Run a T1-weighted and resting-state fMRI pre-processing for this database with: neuro_pypes.datasets.cobre_crumb_workflow.

How to use it

import os.path as path

from hansel import Crumb
from neuro_pypes.datasets import cobre_crumb_workflow
from neuro_pypes.run import run_debug

# we downloaded the database in:
base_dir = '/home/pyper/data/cobre/raw'
cobre_tree = path.join('{subject_id}', 'session_1', '{modality}', '{image}')

# we define the database tree
cobre_crumb = Crumb(path.join(base_dir, cobre_tree), ignore_list=['.*'])

# output and working dir
output_dir = path.join(path.dirname(base_dir), 'out')
cache_dir  = path.join(path.dirname(base_dir), 'wd')

# we have a configuration file in:
config_file = path.join(path.dirname(base_dir), 'pypes_config.yml')

# we choose what pipeline set we want to run.
# the choices are: 'spm_anat_preproc', 'spm_rest_preproc'
wf_name = 'spm_rest_preproc' # for MPRAGE and rs-fMRI preprocessing

# instantiate the workflow
wf = cobre_crumb_workflow(wf_name     = wf_name,
                          data_crumb  = cobre_crumb,
                          cache_dir   = cache_dir,
                          output_dir  = output_dir,
                          config_file = config_file,
                         )

# run it
run_debug(wf, plugin='MultiProc', n_cpus=4)

My clinical dataset

Sadly, this is not public available.

The dataset we are working in our department has a very similar folder structure as COBRE: {base_dir}/{subject_id}/{session_id}/{image}. If you organize your data in the same way, you can directly use the function neuro_pypes.datasets.clinical_crumb_workflow.
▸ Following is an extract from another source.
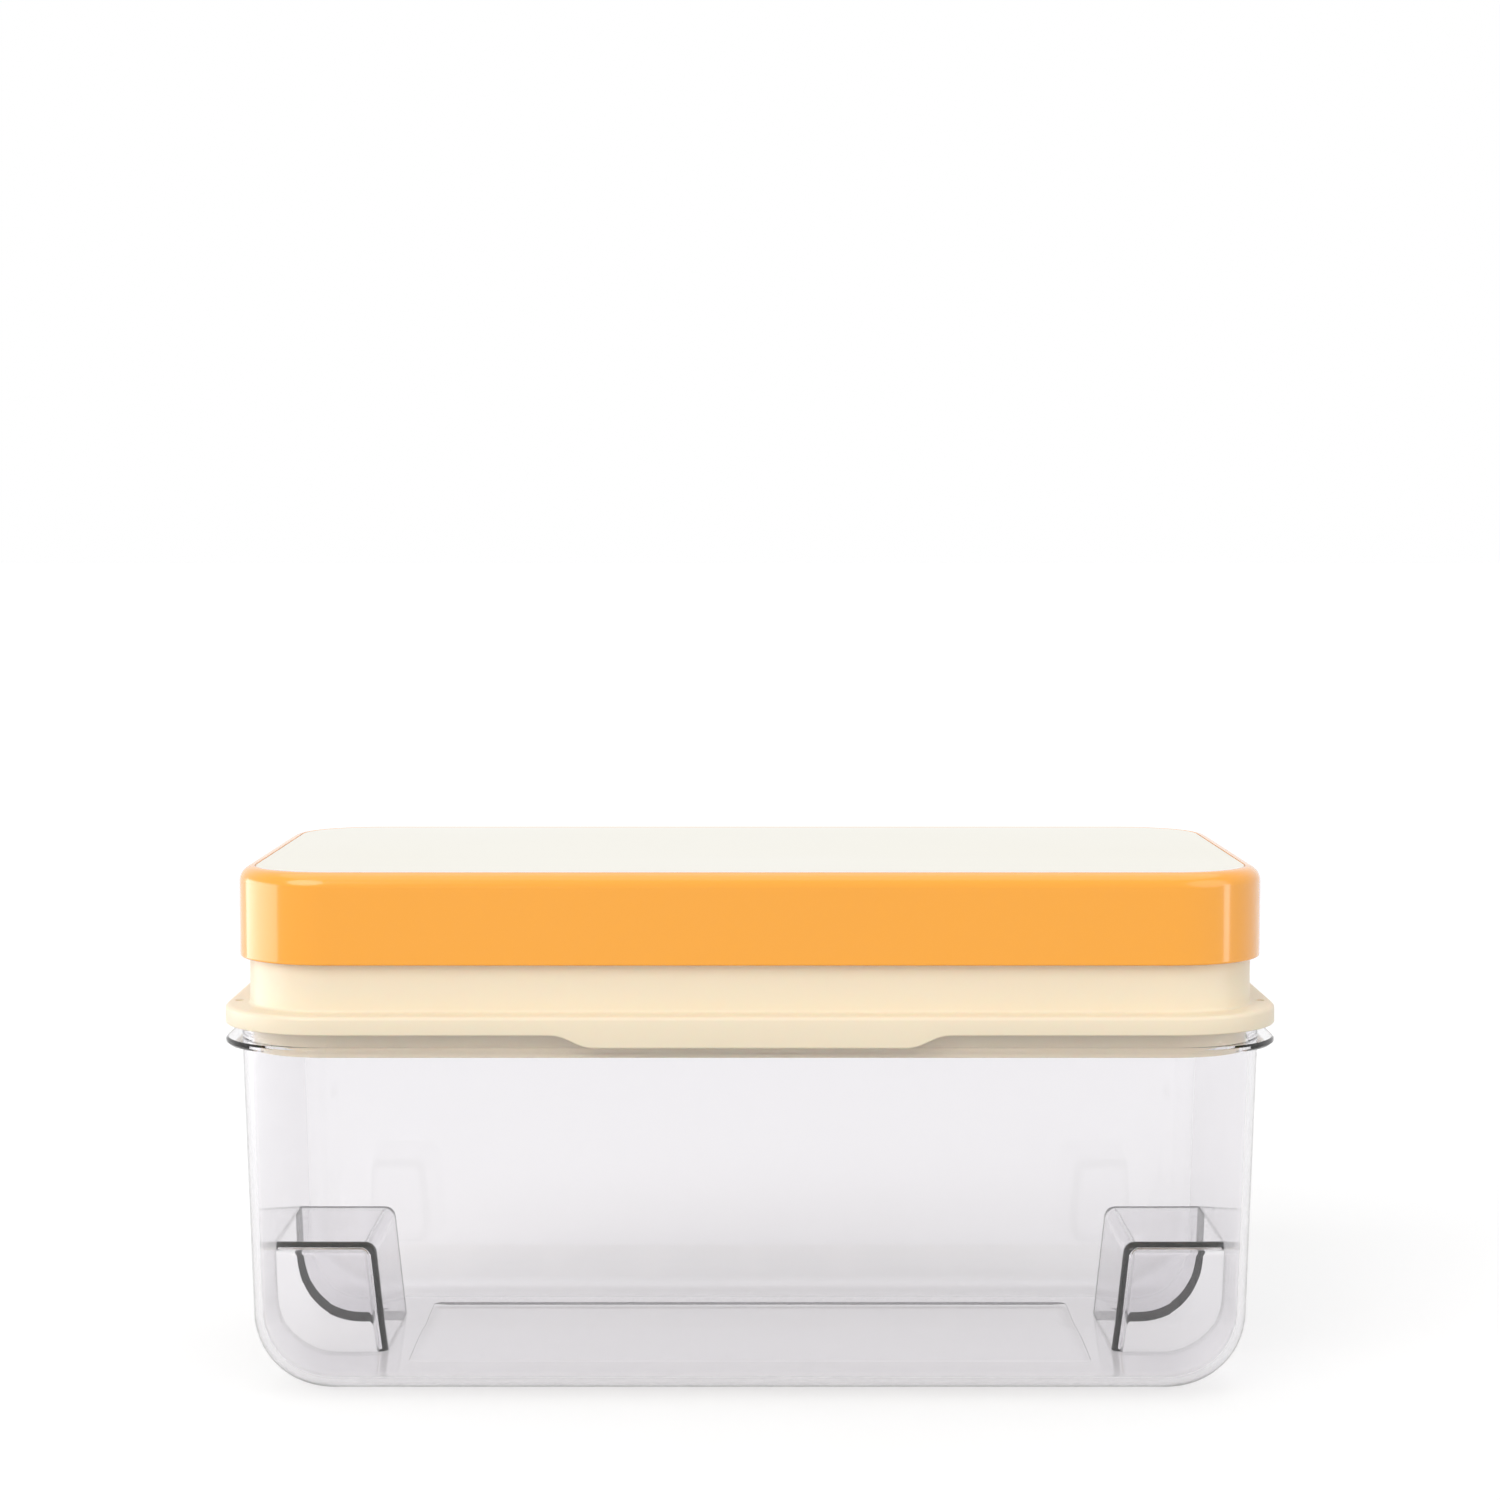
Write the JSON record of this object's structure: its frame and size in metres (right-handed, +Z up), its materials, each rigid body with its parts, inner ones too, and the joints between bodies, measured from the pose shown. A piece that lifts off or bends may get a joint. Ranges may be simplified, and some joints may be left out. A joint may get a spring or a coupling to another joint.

Have a look at the _clinical_wf_setup function to see all the sets of pipelines you can pick.

import os.path as path

from hansel import Crumb
from neuro_pypes.datasets import clinical_crumb_workflow
from neuro_pypes.run import run_debug

# we downloaded the database in:
base_dir = '/home/pyper/data/nuk/raw'
data_tree = path.join('{subject_id}', '{session_id}', '{image}')

# we define the database tree
data_crumb = Crumb(path.join(base_dir, data_tree), ignore_list=['.*'])

# output and working dir
output_dir = path.join(path.dirname(base_dir), 'out')
cache_dir  = path.join(path.dirname(base_dir), 'wd')

# we have a configuration file in:
config_file = path.join(path.dirname(base_dir), 'pypes_config.yml')

# we choose what pipeline set we want to run.
# there are many choices
wf_name = 'spm_anat_pet_tpm_pvc' # MPRAGE preprocessing, PET MNI group template, PET PVC, and PET normalization to group template
# another could be 'anat_dti_camino' for MPRAGE and DTI/tractography

# instantiate the workflow
wf = clinical_crumb_workflow(wf_name     = wf_name,
                             data_crumb  = data_crumb,
                             cache_dir   = cache_dir,
                             output_dir  = output_dir,
                             config_file = config_file,
                             )

# run it
run_debug(wf, plugin='MultiProc', n_cpus=4)